◆ What you need to do
Copy out every line in which the string "joints" occurs.

### Provided information

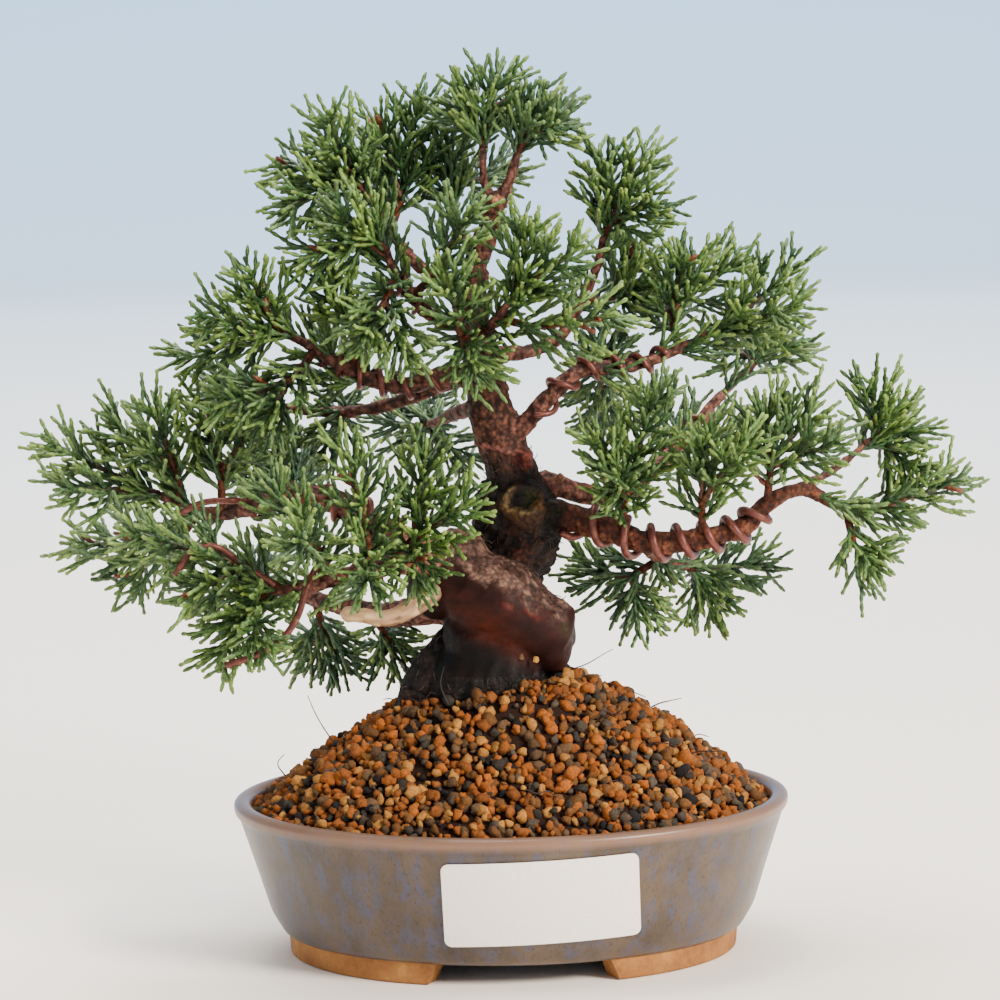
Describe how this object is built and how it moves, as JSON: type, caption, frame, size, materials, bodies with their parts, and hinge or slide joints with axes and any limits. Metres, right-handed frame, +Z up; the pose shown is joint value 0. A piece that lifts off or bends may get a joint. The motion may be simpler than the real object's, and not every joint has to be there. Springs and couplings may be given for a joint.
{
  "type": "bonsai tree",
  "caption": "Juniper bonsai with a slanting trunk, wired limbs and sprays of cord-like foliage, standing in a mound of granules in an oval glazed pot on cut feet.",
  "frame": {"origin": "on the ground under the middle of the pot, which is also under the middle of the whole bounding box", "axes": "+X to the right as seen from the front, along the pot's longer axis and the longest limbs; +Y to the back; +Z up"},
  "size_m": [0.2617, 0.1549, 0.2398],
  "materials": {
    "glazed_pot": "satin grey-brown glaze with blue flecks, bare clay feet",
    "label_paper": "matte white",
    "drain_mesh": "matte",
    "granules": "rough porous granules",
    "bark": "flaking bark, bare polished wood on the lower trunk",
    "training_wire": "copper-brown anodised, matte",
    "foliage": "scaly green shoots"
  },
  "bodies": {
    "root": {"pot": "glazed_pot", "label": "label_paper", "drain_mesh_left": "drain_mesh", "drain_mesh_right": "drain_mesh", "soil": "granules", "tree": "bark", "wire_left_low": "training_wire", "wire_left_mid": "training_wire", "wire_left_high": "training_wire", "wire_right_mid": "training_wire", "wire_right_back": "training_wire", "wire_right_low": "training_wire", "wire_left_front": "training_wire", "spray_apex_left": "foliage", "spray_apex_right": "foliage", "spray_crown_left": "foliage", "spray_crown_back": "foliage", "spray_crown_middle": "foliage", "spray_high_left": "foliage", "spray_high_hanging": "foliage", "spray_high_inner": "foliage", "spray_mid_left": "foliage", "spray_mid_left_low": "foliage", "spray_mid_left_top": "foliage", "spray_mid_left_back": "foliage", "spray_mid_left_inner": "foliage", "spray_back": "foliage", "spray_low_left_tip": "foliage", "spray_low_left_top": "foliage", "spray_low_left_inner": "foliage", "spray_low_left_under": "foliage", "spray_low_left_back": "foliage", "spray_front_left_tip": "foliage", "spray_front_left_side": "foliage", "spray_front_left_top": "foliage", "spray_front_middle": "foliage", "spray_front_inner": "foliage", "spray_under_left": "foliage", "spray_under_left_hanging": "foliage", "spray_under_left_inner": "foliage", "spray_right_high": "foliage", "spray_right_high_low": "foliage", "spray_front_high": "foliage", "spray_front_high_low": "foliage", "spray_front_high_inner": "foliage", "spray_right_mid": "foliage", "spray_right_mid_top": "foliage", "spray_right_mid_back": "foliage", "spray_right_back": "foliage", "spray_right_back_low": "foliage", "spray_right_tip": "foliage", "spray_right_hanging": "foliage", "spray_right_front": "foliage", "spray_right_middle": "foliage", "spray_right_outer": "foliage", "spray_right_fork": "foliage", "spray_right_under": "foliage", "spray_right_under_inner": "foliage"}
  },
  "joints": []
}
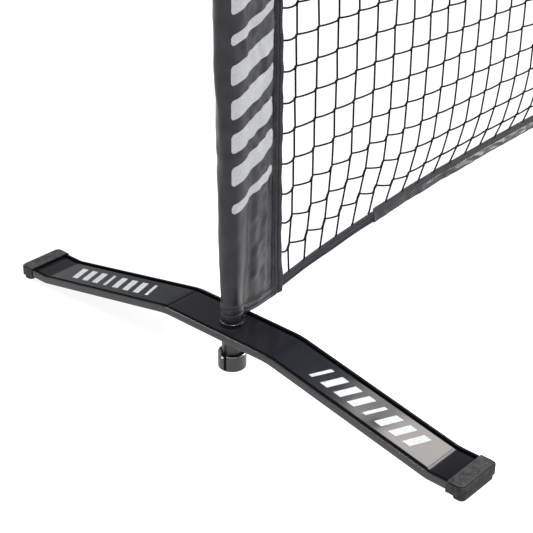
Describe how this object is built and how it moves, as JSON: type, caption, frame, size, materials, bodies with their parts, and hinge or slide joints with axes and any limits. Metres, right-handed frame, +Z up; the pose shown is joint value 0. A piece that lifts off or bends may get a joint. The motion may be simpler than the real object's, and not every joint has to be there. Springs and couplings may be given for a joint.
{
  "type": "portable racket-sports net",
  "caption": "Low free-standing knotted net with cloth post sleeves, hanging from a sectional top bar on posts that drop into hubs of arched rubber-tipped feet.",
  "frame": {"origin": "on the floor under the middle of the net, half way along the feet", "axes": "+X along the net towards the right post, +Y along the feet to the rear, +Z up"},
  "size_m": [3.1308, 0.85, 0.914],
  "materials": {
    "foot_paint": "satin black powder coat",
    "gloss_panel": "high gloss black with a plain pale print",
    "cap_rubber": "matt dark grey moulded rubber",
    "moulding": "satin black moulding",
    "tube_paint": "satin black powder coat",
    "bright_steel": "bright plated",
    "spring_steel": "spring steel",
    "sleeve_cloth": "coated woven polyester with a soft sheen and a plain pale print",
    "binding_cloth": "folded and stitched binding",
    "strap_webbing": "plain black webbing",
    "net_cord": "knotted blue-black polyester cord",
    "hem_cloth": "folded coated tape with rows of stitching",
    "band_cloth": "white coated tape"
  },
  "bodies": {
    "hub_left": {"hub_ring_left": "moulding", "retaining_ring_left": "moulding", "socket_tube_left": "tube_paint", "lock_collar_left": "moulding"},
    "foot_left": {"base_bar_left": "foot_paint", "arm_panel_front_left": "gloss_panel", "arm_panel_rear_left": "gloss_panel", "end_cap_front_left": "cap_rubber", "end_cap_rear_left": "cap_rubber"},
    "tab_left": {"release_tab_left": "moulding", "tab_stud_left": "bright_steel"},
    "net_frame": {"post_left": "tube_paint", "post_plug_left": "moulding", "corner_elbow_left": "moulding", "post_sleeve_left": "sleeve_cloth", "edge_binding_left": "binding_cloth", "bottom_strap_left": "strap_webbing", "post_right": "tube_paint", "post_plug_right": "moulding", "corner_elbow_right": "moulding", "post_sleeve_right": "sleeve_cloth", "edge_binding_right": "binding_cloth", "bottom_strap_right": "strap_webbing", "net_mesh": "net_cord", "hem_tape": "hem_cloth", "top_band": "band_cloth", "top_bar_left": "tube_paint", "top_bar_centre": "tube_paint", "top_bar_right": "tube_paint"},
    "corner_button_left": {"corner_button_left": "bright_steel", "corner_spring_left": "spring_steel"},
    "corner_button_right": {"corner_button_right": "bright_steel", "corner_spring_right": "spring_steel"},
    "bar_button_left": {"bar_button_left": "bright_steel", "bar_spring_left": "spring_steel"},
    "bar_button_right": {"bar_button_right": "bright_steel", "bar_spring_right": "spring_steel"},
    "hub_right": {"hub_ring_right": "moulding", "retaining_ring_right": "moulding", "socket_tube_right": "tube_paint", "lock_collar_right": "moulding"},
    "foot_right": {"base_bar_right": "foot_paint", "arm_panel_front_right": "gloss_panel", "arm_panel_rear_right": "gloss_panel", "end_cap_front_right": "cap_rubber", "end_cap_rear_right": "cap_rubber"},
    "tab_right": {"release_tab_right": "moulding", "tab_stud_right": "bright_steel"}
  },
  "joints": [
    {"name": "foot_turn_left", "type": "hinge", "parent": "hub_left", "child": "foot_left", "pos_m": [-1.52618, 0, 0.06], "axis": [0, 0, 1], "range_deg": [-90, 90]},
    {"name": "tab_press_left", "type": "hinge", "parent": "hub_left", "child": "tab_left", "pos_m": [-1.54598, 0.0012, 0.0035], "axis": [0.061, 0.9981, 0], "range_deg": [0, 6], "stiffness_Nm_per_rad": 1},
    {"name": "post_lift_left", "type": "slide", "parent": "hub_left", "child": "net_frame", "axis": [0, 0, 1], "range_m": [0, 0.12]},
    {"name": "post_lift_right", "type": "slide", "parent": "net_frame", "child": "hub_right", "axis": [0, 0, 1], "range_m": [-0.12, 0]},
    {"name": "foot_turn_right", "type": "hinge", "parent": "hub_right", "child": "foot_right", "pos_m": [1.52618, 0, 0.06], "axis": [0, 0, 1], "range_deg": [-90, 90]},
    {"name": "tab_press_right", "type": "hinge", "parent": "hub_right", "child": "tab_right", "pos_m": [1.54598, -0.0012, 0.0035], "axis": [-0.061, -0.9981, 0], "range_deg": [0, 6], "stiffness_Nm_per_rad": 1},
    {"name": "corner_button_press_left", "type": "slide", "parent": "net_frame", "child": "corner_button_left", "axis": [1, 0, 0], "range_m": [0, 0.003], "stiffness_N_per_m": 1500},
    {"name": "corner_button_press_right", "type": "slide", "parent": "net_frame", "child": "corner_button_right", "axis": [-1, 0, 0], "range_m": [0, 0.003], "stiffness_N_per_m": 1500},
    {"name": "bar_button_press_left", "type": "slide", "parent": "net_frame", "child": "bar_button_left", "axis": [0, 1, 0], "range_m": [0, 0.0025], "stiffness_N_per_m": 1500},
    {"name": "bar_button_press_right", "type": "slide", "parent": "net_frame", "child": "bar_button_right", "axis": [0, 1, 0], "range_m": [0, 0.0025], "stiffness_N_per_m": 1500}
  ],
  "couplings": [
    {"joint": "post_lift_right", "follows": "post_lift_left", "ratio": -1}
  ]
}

######

◆ Exercise answer
Describe how this object is built and how it moves, as JSON: type, caption, frame, size, materials, bodies with their parts, and hinge or slide joints with axes and any limits. Metres, right-handed frame, +Z up; the pose shown is joint value 0. A piece that lifts off or bends may get a joint. The motion may be simpler than the real object's, and not every joint has to be there. Springs and couplings may be given for a joint.
  "joints": []
Describe how this object is built and how it moves, as JSON: type, caption, frame, size, materials, bodies with their parts, and hinge or slide joints with axes and any limits. Metres, right-handed frame, +Z up; the pose shown is joint value 0. A piece that lifts off or bends may get a joint. The motion may be simpler than the real object's, and not every joint has to be there. Springs and couplings may be given for a joint.
  "joints": [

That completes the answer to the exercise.